A month into a program aimed at addressing the opportunity gap between Black and white students in the Asheville City Schools, Kidada Wynn already sees a world of improvement. “We’ve seen a dynamic change in our students’ attitudes and our leaders’ confidence,” the ACS director of student services told members of Asheville City Council at its meeting of Oct. 13.
“This is the first time we’ve seen equity in action in decades,” she continued.
The Positive Opportunities to Develop Success, or PODS, program was in its fifth week of active instruction, explained Shaunda Sandford, director of resident services for the Asheville Housing Authority and chair of the Asheville City School Board. Students meet in small groups to receive support with online learning; PODS staff act as a liaison between ACS teachers and students to engage and offer additional enrichment for kids who are struggling academically.
Presently, 23 PODS are serving 200 students at 11 community sites. In the coming weeks, two additional sites will open at Pisgah View and Deaverview apartments; a Spanish-speaking POD at the Burton Street Recreation Center started Oct. 13. Roughly 95% of the attendees are students of color or live in public housing.
“This is the first time ever they get to be in classrooms with children who look like them,” Sandford said. “Typically, there may be one or two brown or Black students in a classroom, but here, they actually go to school with kids that look like them, and they’re being taught by community members and staff who look like them.”
Addressing the opportunity gap within the Asheville City School system was one of the goals outlined in City Manager Debra Campbell’s 30/60/90 day work plan to promote racial justice and boost economic inclusion for marginalized groups. The academic performance disparity between ACS’ Black and white students is already the largest in the state; national experts fear this could worsen during the COVID-19 pandemic.
According to ACS demographic data for the 2020-21 school year, 21% of the district’s 4,529 students identified as Black, 8% as Hispanic and 7% as two or more races. Citywide, Asheville’s population is 11.7% Black, according to the most recent data from the U.S. Census Bureau.
Supported by the city of Asheville, Asheville City Schools, the Asheville Housing Authority and several local nonprofits, the majority of PODS sites offer free after-school care, a huge help to families living in public housing who make, on average, less than $7,000 annually, Wynn noted.
Kids are excited to learn and eager to join the program, with some students showing up at PODS sites at 7:30 a.m. hoping to join the group, Sandford said.

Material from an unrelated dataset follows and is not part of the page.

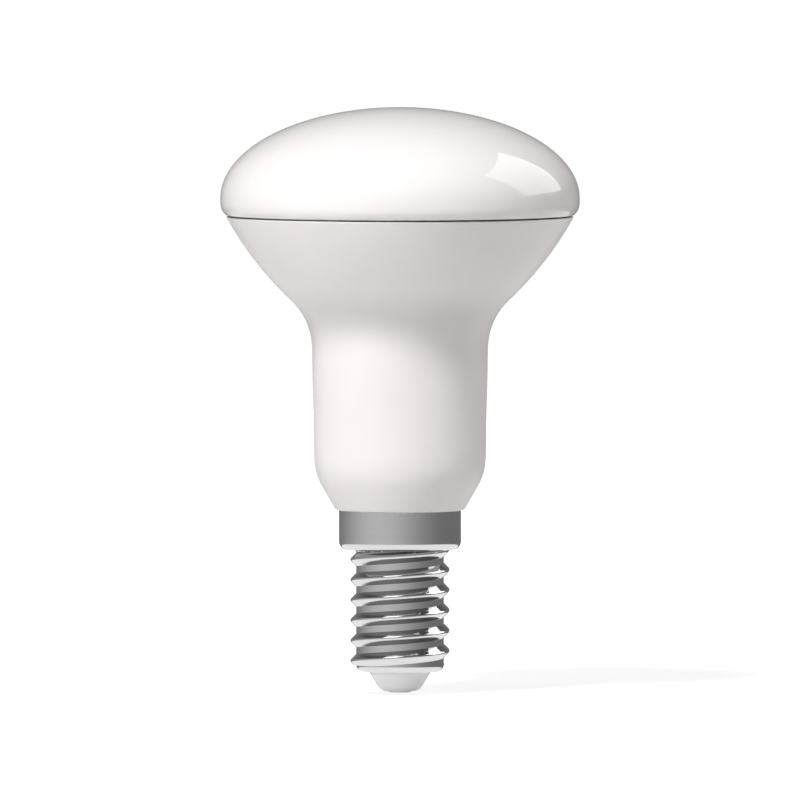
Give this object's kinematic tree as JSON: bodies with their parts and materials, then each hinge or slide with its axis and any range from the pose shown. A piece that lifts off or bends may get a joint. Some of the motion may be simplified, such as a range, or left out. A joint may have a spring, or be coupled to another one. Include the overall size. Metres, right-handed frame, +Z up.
{
  "type": "reflector lamp",
  "caption": "Reflector lamp with a domed opal front, a white flared and waisted housing, and a metal screw cap with a smooth collar and a centre contact.",
  "frame": {"origin": "middle of the centre contact's face, the lowest point of the lamp", "axes": "+Z up the lamp's axis from the screw cap to the top of the front; +X to the right as pictured, +Y away from the viewer"},
  "size_m": [0.05, 0.05, 0.0815],
  "materials": {
    "opal_front": "opal white, high gloss",
    "white_housing": "warm white, satin",
    "plated_cap": "nickel plate, bright on the thread and collar",
    "nose_plastic": "light grey, satin",
    "contact_metal": "nickel plate, dull"
  },
  "bodies": {
    "root": {"diffuser": "opal_front", "housing": "white_housing", "cap_shell": "plated_cap", "cap_insulator": "nose_plastic", "centre_contact": "contact_metal"}
  },
  "joints": []
}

The program waitlist currently has 200 students; right now, the biggest hurdle for expansion is recruiting enough staff to continue to provide individualized assistance. Longer term, the PODS team hopes to expand the model to create after-school care and programming for spring and summer vacations.
“It’s about time that we focus on the students and put them first for a change,” Wynn said. “This program has given them the opportunity to dismantle the achievement and opportunity gap.”